Task.
Copy out precisely the lines beginning at the line that contains "Continue the Blender" and ending at the line that contains "scene.camera.rotation_euler = (math.radians(90), 0.0, 0.0)", including both.

Records with modeling code

::::

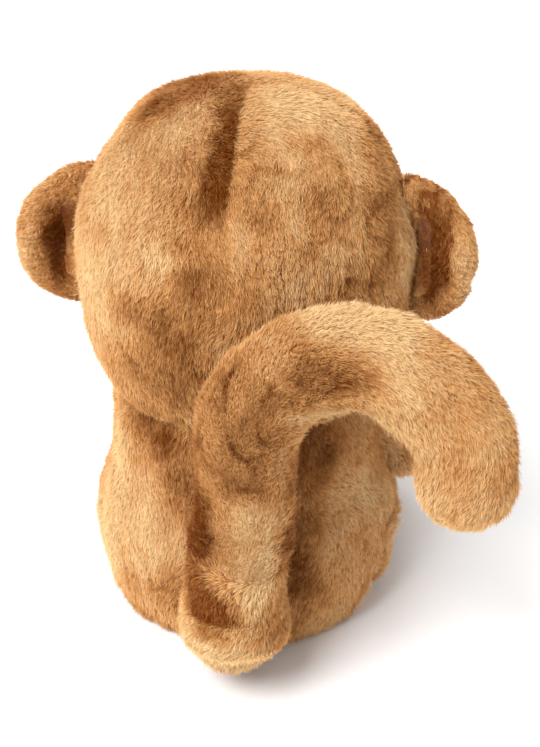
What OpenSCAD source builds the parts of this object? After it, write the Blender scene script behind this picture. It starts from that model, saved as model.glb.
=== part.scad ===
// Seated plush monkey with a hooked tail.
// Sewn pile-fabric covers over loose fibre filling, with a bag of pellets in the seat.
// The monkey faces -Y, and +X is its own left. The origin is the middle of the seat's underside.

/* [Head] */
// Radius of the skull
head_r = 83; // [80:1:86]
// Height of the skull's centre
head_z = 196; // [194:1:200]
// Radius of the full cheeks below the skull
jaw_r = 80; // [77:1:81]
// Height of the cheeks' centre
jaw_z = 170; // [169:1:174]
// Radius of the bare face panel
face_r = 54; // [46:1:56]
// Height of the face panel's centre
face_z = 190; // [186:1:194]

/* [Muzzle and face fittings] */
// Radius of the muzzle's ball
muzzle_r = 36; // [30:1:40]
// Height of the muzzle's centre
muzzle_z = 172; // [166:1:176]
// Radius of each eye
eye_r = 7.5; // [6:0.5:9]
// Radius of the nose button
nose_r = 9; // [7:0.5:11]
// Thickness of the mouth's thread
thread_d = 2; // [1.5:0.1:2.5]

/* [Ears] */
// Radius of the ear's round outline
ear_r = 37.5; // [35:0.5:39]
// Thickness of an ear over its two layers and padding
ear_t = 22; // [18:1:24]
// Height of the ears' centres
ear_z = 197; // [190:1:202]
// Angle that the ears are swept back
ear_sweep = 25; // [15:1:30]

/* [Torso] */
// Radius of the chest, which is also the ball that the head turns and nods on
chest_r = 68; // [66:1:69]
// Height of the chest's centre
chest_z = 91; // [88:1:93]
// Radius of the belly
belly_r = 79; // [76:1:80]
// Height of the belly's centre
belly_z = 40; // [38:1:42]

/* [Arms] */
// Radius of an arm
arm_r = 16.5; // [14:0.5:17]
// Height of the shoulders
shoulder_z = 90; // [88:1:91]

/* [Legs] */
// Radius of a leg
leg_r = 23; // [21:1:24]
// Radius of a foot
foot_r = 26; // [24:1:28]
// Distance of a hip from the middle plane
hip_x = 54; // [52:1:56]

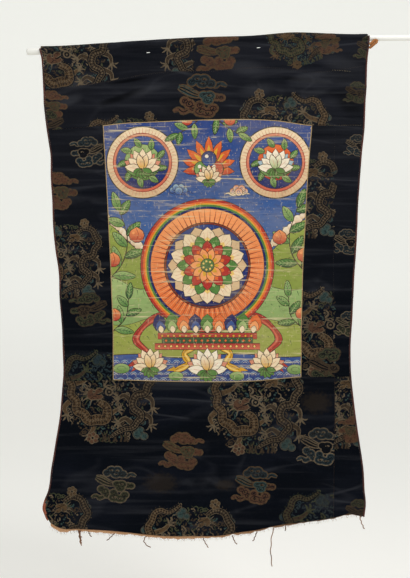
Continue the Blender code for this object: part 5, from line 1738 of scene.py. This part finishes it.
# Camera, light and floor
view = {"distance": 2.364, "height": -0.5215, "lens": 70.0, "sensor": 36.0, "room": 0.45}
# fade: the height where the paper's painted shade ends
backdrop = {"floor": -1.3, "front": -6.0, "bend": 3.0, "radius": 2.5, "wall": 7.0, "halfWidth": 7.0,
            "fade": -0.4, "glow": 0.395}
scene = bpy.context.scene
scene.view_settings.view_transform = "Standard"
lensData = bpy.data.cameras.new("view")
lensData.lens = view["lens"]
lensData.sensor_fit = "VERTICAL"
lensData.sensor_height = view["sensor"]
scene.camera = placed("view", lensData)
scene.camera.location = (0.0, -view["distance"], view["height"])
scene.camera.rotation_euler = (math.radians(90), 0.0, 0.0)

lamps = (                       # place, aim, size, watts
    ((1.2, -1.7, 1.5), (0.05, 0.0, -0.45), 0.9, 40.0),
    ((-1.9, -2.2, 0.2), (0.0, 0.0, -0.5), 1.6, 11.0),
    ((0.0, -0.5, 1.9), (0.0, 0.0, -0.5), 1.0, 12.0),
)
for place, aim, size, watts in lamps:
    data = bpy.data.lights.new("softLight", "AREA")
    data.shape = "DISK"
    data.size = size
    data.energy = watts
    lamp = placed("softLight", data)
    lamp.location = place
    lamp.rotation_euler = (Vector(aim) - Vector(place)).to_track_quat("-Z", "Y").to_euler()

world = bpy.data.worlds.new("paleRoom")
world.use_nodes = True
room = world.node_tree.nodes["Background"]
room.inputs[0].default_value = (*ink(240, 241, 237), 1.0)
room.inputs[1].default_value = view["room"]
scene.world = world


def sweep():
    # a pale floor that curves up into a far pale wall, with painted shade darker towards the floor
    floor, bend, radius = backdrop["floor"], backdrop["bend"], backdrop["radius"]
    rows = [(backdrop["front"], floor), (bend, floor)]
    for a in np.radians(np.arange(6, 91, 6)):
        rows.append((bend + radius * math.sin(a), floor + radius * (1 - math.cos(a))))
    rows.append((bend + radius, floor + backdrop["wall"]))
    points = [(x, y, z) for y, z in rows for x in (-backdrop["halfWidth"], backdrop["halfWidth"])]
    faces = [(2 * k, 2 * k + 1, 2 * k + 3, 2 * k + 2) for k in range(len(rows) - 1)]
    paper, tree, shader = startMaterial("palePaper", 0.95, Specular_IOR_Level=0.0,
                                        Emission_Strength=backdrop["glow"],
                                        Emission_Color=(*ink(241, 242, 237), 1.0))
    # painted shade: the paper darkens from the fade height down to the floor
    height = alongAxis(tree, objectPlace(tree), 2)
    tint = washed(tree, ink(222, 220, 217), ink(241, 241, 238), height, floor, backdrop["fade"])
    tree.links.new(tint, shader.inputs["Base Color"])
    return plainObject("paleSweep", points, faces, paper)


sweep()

::::

Solution to this task.
Continue the Blender code for this object: part 5, from line 1738 of scene.py. This part finishes it.
# Camera, light and floor
view = {"distance": 2.364, "height": -0.5215, "lens": 70.0, "sensor": 36.0, "room": 0.45}
# fade: the height where the paper's painted shade ends
backdrop = {"floor": -1.3, "front": -6.0, "bend": 3.0, "radius": 2.5, "wall": 7.0, "halfWidth": 7.0,
            "fade": -0.4, "glow": 0.395}
scene = bpy.context.scene
scene.view_settings.view_transform = "Standard"
lensData = bpy.data.cameras.new("view")
lensData.lens = view["lens"]
lensData.sensor_fit = "VERTICAL"
lensData.sensor_height = view["sensor"]
scene.camera = placed("view", lensData)
scene.camera.location = (0.0, -view["distance"], view["height"])
scene.camera.rotation_euler = (math.radians(90), 0.0, 0.0)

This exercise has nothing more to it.